> does the data move from the CPU cache to RAM to the GPU cache
Probably, not. Because it need dedicate channel on hardware level.
- GPU are mostly for streaming applications with large data blocks, so usually, CPU cache architecture is too different from GPU to simply copy (move) data, plus, they are on different chiplets, and dedicate channel means additional interface pins on imposer which are definitely very expensive.
So, when it is possible to make SoC with dedicated channel CPU<->GPU (or between chiplets), but usually it used only on very expensive architectures, like Xeon, or IBM Power, and not used on consumer products.
For example on older AMD products with APU, usually, graphics core have priority over the CPU to access unified RAM, but CPU cache don't have any additions to handle shared with GPU memory.

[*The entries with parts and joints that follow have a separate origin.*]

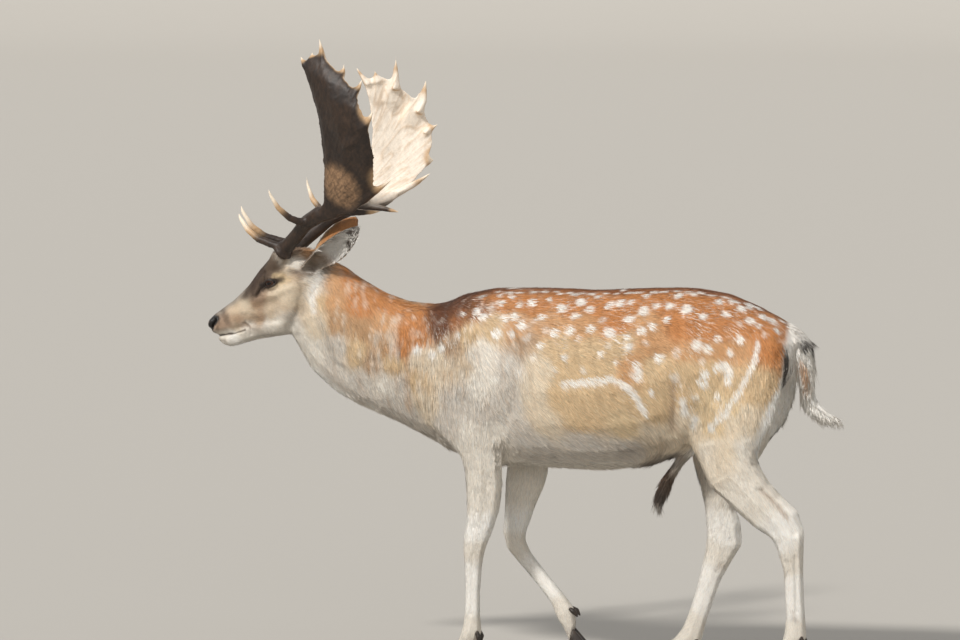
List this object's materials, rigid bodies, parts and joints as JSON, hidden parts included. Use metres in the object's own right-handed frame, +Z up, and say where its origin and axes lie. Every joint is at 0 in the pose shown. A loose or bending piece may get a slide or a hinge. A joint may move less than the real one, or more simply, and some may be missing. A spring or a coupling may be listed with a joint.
{
  "type": "fallow deer",
  "caption": "Life-size still model of a spotted fallow buck in mid-stride, with palmate antlers.",
  "frame": {"origin": "on the floor, under the middle of the model's bounding box", "axes": "nose towards -X, tail towards +X, the deer's left side towards -Y, +Z up"},
  "size_m": [1.553, 0.6106, 1.5162],
  "materials": {
    "coat": "matte",
    "belly_coat": "matte",
    "leg_coat": "matte",
    "antler_beam": "satin",
    "antler_palm": "satin",
    "antler_tine": "satin",
    "hoof_horn": "satin",
    "eye": "polished"
  },
  "bodies": {
    "root": {"head": "coat", "neck": "coat", "trunk": "coat", "tail": "coat", "ear_left": "coat", "ear_right": "coat", "sheath": "belly_coat", "foreleg_left_upper": "coat", "foreleg_left_cannon": "leg_coat", "foreleg_left_pastern": "leg_coat", "foreleg_left_hoof_outer": "hoof_horn", "foreleg_left_dewclaw_outer": "hoof_horn", "foreleg_left_hoof_inner": "hoof_horn", "foreleg_left_dewclaw_inner": "hoof_horn", "foreleg_right_upper": "coat", "foreleg_right_cannon": "leg_coat", "foreleg_right_pastern": "leg_coat", "foreleg_right_hoof_outer": "hoof_horn", "foreleg_right_dewclaw_outer": "hoof_horn", "foreleg_right_hoof_inner": "hoof_horn", "foreleg_right_dewclaw_inner": "hoof_horn", "hindleg_left_upper": "coat", "hindleg_left_cannon": "leg_coat", "hindleg_left_pastern": "leg_coat", "hindleg_left_hoof_outer": "hoof_horn", "hindleg_left_dewclaw_outer": "hoof_horn", "hindleg_left_hoof_inner": "hoof_horn", "hindleg_left_dewclaw_inner": "hoof_horn", "hindleg_right_upper": "coat", "hindleg_right_cannon": "leg_coat", "hindleg_right_pastern": "leg_coat", "hindleg_right_hoof_outer": "hoof_horn", "hindleg_right_dewclaw_outer": "hoof_horn", "hindleg_right_hoof_inner": "hoof_horn", "hindleg_right_dewclaw_inner": "hoof_horn", "eye_left": "eye", "antler_left_beam": "antler_beam", "antler_left_palm": "antler_palm", "antler_left_brow_tine": "antler_tine", "antler_left_trez_tine": "antler_tine", "antler_left_back_tine": "antler_tine", "antler_left_spur": "antler_tine", "eye_right": "eye", "antler_right_beam": "antler_beam", "antler_right_palm": "antler_palm", "antler_right_brow_tine": "antler_tine", "antler_right_trez_tine": "antler_tine", "antler_right_back_tine": "antler_tine", "antler_right_spur": "antler_tine"}
  },
  "joints": []
}
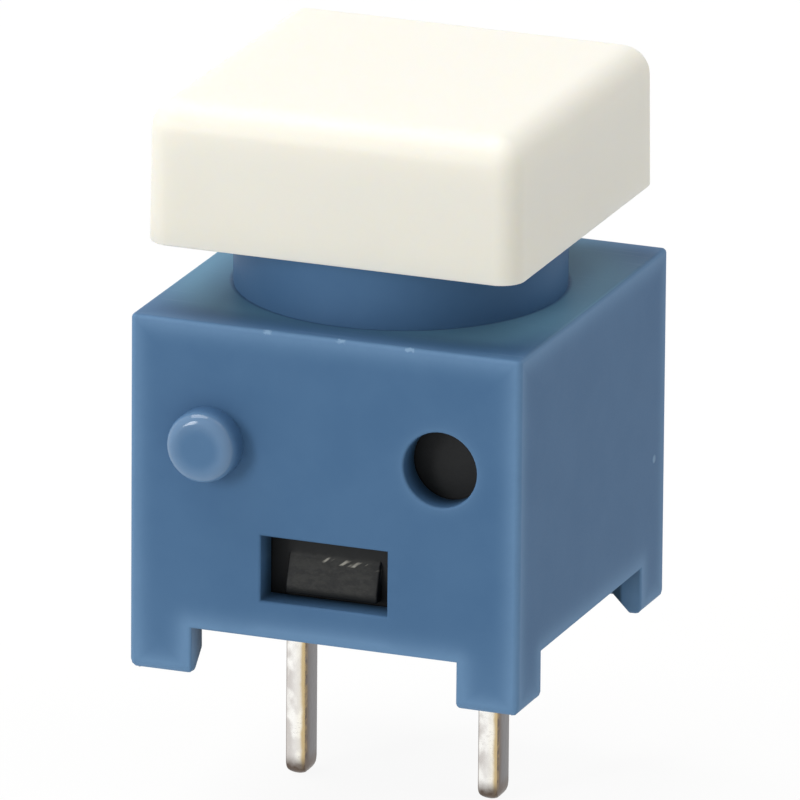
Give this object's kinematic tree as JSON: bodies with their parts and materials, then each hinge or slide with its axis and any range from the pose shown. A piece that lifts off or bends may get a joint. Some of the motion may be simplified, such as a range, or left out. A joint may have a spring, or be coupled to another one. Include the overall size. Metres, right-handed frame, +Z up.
{
  "type": "pushbutton switch",
  "caption": "Momentary pushbutton switch for a circuit board: square blue housing on corner feet, round collar, ivory square key cap, black base and flat tinned terminals.",
  "frame": {"origin": "centre of the square body on the circuit board's surface, under the feet", "axes": "+Z up towards the key cap, -Y out of the front face, +X to the right seen from the front"},
  "size_m": [0.0102, 0.0116, 0.0183],
  "materials": {
    "housing_blue": "satin moulded",
    "base_black": "matt moulded",
    "cap_ivory": "satin moulded",
    "plunger_natural": "natural moulded",
    "blade_brass": "rolled strip",
    "contact_silver": "bright",
    "terminal_tinned": "tin plated",
    "spring_steel": "drawn wire"
  },
  "bodies": {
    "frame": {"housing": "housing_blue", "base": "base_black", "terminal_left": "terminal_tinned", "terminal_right": "terminal_tinned", "fixed_contact_left": "contact_silver", "fixed_contact_right": "contact_silver", "return_spring": "spring_steel"},
    "button": {"keycap": "cap_ivory", "plunger": "plunger_natural", "contact_spring": "spring_steel"},
    "bridge": {"contact_bridge": "blade_brass", "moving_contact_left": "contact_silver", "moving_contact_right": "contact_silver"}
  },
  "joints": [
    {"name": "button_press", "type": "slide", "parent": "frame", "child": "button", "axis": [0, 0, -1], "range_m": [0, 0.0013], "stiffness_N_per_m": 800, "springref_m": -0.00075, "deforming": ["return_spring"]},
    {"name": "bridge_lag", "type": "slide", "parent": "button", "child": "bridge", "axis": [0, 0, 1], "range_m": [0, 0.00043], "deforming": ["contact_spring"]}
  ],
  "couplings": [
    {"joint": "bridge_lag", "follows": "button_press", "ratio": 0.325}
  ]
}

On latest IBM Power and similarly on Xeon, invented shared L4 cache architecture, where blocks of extremely huge L4 (near to 1Gb per socket on Power, as I remember somewhere about 128Gb on Xeon), could be assigned programmatically to exact core(s) and could give extremely high performance gain for applications running on these cores (usually these things very beneficial for DB or something like zip compressing).
Added: example difference CPU cache to GPU, for CPU usual size of transaction is less than 64bits, may be current 128..256bits but this is not common on consumer hardware (could be on server SoC), just because many consumer applications are not optimal to use large blocks, but for GPU normal to use 256..1024bits bus, so their cache definitely also have 256bits and larger blocks.
Plus, main idea of GPU, their "Computing Unit" is not alone.
Mean, in CPU could cut any core and it will work completely separated without other cores.
In GPU, typical, have blocks for example 6x CUs, which have one pipeline for all, and this is how they achieve thousand CUs or more. So, all CUs basically run same program, in some architectures could make limited independent branching with huge penalties on speed, but mostly just one execution path for all CUs.
Very similar to SIMD CPU, even some GPUs was basically SIMD CPUs with extremely wide data bus (or even just VLIW). So, GPU cache sure optimized for such usage, it provide buffer wide enough for all CUs on same time.
I have seen video. There stated exactly: CPU don't have access to GPU cache, because "they have ran tests, and with this configuration some applications seen two digits speed increase, but nearly none applications they tested shown significant gains with CPU have access to GPU cache".
So, when CPU access GPU memory, CPU just directly access RAM via system bus, but not trying to check GPU cache. And yes, this mean, could be large delay between GPU write cache and data actually delivered to RAM and seen by CPU, but probably, smaller than on discrete GPU on PCIe.